• Written request
Set down each line from the one containing "Write the FreeCAD" to the one containing "from FreeCAD import Vector", inclusive, exactly as written and with nothing further.

[Entries from a dataset]

--

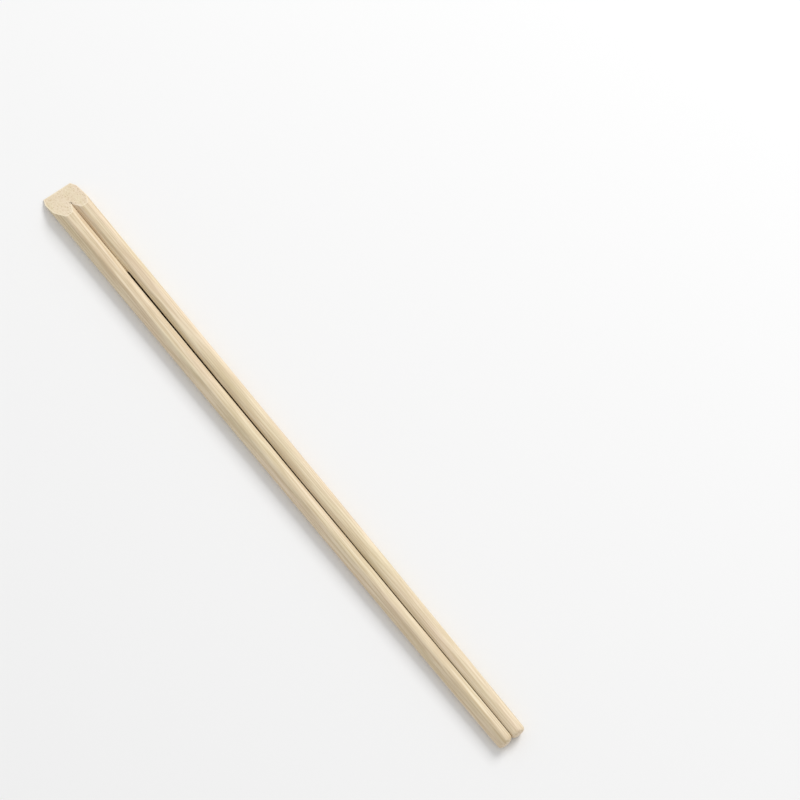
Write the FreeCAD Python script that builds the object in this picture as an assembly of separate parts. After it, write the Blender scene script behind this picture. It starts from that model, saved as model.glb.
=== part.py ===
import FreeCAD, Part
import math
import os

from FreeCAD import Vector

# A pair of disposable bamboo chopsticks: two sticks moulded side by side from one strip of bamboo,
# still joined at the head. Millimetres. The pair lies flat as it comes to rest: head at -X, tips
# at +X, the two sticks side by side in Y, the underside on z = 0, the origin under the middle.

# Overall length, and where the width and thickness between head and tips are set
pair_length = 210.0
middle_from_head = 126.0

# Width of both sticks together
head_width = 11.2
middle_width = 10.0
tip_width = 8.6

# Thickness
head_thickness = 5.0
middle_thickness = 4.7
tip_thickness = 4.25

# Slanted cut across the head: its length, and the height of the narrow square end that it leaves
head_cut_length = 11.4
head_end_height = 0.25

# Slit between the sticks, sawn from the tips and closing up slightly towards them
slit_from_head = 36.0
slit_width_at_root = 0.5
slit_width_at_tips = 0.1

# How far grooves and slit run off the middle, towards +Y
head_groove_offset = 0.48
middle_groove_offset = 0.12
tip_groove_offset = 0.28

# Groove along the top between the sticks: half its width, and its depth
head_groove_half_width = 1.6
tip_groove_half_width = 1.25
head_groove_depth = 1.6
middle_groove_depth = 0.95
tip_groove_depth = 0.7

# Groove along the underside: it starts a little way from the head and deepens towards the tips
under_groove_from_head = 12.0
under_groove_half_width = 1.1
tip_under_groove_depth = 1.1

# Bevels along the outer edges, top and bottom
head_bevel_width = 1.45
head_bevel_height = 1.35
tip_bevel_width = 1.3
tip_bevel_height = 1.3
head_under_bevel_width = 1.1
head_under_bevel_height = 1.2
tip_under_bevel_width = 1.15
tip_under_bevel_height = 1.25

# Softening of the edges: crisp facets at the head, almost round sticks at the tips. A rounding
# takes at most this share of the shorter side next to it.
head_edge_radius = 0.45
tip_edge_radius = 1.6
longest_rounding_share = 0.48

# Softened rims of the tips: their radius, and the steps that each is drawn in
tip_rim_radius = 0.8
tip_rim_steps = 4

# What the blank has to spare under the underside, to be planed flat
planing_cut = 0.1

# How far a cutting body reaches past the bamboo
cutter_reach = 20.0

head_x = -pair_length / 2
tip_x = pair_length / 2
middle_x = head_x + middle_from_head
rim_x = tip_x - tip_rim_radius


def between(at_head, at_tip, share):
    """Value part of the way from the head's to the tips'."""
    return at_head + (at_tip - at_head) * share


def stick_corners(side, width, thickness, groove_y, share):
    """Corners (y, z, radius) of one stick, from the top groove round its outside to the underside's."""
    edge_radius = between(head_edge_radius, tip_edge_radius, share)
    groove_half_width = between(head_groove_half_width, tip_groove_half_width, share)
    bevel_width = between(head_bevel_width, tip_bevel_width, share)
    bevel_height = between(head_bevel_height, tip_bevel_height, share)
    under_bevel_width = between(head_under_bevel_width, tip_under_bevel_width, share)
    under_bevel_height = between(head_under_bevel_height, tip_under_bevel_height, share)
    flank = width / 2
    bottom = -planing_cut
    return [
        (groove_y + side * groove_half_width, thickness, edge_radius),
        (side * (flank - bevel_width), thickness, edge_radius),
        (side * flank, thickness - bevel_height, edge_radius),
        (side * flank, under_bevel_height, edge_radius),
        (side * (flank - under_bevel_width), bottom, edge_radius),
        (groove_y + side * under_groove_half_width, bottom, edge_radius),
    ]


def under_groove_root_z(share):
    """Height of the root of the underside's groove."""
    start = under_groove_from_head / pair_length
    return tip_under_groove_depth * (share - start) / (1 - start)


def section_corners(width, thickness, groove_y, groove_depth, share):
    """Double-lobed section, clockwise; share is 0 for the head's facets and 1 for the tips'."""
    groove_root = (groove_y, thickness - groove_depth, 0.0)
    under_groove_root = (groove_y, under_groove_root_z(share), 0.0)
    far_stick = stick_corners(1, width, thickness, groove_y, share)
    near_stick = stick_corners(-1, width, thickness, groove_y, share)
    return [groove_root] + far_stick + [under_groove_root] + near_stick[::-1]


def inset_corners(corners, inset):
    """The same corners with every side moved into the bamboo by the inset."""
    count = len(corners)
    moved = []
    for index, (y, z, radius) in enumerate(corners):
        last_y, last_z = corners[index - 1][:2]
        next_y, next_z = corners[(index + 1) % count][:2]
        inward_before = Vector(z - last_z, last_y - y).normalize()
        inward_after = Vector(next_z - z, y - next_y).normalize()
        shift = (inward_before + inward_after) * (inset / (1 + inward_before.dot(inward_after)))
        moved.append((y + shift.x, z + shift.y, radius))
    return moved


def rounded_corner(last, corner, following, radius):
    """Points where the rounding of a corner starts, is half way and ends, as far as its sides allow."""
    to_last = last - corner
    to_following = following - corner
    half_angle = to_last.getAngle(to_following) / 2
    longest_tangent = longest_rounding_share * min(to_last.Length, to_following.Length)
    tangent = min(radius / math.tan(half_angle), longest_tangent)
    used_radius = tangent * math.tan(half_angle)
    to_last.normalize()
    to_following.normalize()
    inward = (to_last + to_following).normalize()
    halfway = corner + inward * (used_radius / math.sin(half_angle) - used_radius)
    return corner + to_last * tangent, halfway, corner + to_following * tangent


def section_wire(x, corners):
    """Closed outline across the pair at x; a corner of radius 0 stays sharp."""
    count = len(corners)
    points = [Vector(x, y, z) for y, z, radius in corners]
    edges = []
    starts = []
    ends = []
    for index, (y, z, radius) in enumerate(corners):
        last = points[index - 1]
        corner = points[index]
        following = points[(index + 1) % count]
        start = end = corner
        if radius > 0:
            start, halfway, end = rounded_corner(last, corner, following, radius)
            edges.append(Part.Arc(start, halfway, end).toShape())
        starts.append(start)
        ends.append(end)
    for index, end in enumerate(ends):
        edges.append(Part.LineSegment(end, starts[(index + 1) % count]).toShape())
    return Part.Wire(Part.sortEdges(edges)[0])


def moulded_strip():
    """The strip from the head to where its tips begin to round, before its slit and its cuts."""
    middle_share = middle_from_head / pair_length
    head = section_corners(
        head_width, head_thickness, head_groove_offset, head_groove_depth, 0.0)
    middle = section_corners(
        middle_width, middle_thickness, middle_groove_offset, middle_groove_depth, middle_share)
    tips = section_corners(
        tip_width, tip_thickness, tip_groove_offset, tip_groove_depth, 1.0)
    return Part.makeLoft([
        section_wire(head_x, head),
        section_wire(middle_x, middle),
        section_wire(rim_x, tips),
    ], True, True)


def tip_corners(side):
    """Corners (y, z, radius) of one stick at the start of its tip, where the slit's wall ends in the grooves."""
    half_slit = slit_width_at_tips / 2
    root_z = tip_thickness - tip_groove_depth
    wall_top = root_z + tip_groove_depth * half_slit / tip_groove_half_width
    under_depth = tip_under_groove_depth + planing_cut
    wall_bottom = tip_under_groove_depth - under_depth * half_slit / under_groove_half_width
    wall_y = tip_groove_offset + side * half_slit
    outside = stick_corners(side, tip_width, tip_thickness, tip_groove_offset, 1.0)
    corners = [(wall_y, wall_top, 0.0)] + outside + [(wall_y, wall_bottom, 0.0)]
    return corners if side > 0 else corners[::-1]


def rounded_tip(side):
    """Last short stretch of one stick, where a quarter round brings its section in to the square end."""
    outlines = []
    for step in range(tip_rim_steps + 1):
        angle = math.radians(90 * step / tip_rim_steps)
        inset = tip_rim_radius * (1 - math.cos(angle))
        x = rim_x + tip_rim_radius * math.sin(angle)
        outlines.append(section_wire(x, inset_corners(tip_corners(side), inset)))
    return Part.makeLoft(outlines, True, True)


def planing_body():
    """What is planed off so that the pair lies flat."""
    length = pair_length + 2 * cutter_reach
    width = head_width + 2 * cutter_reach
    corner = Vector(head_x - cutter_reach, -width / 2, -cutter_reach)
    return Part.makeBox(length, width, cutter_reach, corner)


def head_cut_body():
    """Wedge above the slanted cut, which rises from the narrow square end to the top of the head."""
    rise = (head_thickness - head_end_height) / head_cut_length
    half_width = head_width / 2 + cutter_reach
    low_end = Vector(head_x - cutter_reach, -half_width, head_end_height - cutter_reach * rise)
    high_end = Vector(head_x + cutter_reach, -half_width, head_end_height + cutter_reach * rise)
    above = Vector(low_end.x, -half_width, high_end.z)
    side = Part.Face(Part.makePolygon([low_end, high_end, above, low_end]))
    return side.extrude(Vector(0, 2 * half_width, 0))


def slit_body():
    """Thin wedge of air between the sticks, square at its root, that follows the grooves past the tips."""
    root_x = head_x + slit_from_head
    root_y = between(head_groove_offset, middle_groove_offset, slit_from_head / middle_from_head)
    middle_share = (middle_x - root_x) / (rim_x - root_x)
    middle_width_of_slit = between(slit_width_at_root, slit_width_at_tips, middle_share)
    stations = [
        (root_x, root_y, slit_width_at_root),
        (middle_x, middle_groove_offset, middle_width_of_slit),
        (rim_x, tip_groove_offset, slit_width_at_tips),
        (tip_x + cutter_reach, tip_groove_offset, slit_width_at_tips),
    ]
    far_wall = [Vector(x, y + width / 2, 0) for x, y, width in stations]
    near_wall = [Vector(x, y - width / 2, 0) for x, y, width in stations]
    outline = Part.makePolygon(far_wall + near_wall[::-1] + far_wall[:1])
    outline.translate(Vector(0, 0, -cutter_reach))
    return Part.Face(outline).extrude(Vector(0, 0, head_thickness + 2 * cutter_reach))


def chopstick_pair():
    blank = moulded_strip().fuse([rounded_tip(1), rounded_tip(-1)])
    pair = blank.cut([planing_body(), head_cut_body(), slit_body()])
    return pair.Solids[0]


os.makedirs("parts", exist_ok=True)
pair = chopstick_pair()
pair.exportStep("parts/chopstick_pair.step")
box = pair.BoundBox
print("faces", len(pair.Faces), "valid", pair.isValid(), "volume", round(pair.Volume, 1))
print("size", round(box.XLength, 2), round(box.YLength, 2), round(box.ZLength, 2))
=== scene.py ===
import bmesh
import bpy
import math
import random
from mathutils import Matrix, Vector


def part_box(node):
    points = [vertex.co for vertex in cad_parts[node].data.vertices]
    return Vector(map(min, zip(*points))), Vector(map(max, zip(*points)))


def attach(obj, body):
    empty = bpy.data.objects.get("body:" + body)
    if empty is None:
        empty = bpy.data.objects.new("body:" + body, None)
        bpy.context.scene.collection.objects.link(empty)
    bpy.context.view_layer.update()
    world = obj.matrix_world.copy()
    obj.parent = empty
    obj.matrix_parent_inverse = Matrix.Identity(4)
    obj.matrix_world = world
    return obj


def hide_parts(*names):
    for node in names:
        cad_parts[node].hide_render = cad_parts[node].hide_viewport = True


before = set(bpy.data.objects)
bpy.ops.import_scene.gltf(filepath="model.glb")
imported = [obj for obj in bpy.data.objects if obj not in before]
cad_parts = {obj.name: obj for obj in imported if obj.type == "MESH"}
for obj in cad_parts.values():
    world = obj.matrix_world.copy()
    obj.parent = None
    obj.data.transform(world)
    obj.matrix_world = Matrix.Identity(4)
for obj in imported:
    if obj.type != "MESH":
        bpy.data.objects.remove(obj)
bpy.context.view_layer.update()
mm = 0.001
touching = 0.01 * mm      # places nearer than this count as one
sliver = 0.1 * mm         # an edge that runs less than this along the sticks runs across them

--

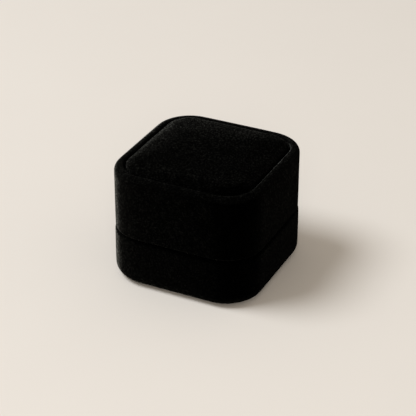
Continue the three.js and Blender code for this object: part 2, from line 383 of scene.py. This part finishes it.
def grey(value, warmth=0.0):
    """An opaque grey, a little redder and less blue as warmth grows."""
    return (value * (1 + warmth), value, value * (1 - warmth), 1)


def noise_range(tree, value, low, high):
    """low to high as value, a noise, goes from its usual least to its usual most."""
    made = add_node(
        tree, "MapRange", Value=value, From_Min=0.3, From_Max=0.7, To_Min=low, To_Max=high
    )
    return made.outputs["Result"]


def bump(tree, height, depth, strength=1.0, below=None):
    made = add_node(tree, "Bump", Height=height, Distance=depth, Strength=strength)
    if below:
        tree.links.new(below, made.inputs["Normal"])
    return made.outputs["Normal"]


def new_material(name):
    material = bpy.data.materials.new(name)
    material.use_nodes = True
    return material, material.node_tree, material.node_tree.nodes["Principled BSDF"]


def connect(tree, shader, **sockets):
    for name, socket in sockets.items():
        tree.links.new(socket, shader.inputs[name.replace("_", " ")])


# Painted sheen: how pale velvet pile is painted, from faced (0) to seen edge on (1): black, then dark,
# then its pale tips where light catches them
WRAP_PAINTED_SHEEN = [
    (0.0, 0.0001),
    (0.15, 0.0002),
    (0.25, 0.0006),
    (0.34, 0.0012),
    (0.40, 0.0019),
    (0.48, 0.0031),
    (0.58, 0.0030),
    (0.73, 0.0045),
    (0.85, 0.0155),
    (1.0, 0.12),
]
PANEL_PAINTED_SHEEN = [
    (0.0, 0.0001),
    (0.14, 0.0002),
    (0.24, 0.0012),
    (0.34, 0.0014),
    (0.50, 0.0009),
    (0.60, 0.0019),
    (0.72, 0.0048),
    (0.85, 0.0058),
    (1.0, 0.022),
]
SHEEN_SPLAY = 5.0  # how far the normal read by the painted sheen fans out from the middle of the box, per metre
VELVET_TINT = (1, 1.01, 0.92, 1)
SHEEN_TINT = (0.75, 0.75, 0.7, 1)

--

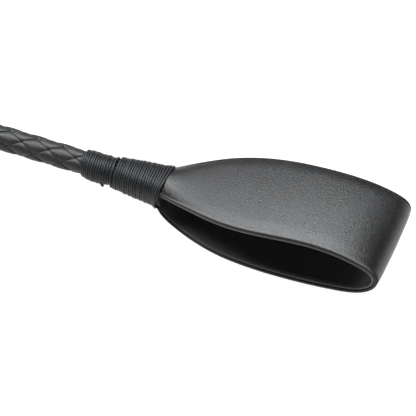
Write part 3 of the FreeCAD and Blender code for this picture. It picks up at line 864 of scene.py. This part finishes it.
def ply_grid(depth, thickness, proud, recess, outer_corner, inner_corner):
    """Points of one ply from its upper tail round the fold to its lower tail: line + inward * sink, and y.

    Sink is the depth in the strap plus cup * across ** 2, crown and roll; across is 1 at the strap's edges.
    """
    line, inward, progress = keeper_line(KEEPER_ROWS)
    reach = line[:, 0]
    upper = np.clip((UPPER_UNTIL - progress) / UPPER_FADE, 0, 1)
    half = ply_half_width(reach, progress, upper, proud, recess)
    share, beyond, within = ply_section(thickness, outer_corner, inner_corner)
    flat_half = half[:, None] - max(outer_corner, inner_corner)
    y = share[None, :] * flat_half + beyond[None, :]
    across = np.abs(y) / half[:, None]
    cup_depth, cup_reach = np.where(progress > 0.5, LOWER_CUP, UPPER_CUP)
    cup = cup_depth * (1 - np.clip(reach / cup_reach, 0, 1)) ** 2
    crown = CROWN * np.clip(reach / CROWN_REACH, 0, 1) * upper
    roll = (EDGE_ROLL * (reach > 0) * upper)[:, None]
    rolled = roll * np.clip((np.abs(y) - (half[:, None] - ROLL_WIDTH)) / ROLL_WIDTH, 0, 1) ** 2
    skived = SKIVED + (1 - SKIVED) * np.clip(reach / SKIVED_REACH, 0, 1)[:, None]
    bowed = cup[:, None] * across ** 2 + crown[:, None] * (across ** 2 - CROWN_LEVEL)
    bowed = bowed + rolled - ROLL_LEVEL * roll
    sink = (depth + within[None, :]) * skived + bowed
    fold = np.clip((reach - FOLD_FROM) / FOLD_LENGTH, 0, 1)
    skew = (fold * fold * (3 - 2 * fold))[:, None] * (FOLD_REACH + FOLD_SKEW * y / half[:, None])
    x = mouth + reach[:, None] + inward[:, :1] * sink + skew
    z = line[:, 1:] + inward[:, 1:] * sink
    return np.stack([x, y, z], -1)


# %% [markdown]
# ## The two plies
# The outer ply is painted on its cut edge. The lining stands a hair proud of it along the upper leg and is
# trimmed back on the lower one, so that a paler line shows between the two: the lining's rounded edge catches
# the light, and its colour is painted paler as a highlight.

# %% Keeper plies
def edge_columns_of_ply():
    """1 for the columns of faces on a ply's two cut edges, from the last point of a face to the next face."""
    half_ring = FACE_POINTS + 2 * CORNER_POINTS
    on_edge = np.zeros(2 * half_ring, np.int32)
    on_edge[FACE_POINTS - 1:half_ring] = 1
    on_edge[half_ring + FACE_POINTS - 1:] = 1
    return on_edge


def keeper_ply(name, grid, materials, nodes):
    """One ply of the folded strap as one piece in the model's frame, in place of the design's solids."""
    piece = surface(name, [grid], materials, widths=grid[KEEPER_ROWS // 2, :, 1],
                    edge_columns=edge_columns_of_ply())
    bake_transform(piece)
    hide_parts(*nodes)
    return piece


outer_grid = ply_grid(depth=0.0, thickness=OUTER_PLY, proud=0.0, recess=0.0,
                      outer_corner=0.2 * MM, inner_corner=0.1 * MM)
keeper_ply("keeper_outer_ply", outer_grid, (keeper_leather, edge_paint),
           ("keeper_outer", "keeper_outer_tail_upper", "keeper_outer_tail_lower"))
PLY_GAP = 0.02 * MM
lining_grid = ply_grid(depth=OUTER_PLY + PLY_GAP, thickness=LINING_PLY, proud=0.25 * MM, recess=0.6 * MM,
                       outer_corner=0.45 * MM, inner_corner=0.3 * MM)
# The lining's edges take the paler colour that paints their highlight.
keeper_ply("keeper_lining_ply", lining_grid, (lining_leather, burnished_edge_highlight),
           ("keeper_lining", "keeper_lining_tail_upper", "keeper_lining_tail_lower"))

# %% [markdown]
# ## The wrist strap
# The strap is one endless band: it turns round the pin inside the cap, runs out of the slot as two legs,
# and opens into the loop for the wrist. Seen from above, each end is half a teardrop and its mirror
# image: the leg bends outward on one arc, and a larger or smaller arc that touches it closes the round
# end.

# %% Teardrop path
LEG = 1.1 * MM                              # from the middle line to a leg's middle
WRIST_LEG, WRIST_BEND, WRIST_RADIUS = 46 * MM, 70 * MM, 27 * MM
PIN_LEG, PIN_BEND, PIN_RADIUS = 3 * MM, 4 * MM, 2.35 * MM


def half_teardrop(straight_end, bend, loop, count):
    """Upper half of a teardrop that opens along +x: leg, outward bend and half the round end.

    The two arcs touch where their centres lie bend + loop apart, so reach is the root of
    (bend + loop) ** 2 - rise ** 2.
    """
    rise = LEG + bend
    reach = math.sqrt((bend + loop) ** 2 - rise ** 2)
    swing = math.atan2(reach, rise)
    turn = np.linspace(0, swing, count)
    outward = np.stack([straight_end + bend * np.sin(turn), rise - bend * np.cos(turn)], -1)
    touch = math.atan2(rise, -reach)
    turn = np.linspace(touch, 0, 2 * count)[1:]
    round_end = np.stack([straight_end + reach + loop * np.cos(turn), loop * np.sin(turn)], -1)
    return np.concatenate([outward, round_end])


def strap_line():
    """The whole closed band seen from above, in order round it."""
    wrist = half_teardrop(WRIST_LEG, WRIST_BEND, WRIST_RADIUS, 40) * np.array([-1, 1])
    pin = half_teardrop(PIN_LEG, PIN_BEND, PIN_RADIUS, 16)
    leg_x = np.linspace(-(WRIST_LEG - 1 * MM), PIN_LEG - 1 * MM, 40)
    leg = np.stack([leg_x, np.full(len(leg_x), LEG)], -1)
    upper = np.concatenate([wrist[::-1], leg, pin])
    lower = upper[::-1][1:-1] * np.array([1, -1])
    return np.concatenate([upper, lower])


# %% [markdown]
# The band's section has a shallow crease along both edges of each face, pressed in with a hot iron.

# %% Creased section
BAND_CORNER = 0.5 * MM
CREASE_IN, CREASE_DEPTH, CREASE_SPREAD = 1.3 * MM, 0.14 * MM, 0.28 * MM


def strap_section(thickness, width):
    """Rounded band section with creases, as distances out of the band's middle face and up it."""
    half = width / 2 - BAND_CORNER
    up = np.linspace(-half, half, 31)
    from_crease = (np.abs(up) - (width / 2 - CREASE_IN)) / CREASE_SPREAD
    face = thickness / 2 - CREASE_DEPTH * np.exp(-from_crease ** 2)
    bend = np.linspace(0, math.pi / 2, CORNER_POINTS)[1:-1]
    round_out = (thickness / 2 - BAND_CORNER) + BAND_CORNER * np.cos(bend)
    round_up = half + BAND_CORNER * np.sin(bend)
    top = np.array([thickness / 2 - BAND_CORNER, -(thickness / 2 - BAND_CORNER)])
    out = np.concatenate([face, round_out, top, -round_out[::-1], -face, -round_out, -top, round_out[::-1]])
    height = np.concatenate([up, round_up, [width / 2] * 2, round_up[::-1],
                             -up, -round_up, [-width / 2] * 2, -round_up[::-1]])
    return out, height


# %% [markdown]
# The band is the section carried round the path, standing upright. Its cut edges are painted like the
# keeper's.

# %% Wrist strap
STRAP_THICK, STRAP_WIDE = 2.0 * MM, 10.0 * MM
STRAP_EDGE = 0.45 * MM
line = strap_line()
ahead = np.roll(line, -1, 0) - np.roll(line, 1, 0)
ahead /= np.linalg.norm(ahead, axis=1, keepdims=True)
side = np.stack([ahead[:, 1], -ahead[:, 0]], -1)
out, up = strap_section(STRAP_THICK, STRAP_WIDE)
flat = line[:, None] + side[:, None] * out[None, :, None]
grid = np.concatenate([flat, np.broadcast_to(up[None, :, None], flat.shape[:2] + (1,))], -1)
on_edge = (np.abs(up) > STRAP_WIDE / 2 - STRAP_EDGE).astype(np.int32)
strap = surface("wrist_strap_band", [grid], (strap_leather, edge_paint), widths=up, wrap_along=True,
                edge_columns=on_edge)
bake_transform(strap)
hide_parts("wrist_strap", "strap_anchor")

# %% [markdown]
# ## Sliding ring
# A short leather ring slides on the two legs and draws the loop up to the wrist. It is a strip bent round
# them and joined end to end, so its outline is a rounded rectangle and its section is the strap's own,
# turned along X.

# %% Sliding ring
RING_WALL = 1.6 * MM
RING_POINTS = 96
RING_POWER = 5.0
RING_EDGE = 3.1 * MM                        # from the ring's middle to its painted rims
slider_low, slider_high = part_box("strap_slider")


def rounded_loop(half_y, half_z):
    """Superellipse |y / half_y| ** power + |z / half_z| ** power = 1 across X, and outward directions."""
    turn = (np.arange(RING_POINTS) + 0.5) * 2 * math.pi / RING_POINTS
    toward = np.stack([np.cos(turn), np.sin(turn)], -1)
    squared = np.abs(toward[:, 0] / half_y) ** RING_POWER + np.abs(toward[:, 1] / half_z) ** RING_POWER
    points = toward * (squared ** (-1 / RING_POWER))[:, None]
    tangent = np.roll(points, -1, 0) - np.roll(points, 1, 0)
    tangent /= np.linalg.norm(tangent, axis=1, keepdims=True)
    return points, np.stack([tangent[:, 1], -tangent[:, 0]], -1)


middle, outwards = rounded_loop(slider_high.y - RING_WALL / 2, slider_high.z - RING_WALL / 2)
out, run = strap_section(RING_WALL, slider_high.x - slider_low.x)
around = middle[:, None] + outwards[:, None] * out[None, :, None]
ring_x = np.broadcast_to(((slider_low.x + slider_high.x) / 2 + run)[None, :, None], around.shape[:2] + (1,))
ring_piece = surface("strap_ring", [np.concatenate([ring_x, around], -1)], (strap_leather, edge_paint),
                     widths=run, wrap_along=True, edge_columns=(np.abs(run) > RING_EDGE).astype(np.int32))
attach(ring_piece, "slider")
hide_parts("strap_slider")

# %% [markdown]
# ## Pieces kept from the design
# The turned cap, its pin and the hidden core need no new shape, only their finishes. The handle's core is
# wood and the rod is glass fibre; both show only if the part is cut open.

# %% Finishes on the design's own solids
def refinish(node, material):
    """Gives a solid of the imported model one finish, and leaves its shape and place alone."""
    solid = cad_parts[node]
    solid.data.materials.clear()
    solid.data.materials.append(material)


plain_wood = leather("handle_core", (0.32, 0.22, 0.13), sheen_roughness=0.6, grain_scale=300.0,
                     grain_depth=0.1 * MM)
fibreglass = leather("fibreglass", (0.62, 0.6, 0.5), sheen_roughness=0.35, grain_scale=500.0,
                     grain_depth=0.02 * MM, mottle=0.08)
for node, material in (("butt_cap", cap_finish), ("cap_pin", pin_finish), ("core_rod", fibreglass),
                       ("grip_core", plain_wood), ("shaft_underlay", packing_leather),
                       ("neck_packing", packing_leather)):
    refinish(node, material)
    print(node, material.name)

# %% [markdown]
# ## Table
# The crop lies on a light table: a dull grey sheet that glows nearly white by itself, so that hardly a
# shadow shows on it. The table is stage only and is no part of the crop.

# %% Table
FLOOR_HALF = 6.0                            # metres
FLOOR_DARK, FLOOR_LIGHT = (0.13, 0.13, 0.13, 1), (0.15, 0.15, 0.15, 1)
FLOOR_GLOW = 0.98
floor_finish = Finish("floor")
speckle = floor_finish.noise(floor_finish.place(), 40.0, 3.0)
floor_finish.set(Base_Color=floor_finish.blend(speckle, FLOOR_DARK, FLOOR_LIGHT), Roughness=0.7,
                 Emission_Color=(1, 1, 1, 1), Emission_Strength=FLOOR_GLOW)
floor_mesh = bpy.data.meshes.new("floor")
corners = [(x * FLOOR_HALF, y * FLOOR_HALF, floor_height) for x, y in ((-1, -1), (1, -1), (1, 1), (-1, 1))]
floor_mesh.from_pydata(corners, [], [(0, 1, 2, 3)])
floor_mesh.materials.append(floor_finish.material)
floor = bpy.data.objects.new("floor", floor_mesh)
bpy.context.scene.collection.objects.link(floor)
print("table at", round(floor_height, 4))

--

• Task response
Write the FreeCAD Python script that builds the object in this picture as an assembly of separate parts. After it, write the Blender scene script behind this picture. It starts from that model, saved as model.glb.
=== part.py ===
import FreeCAD, Part
import math
import os

from FreeCAD import Vector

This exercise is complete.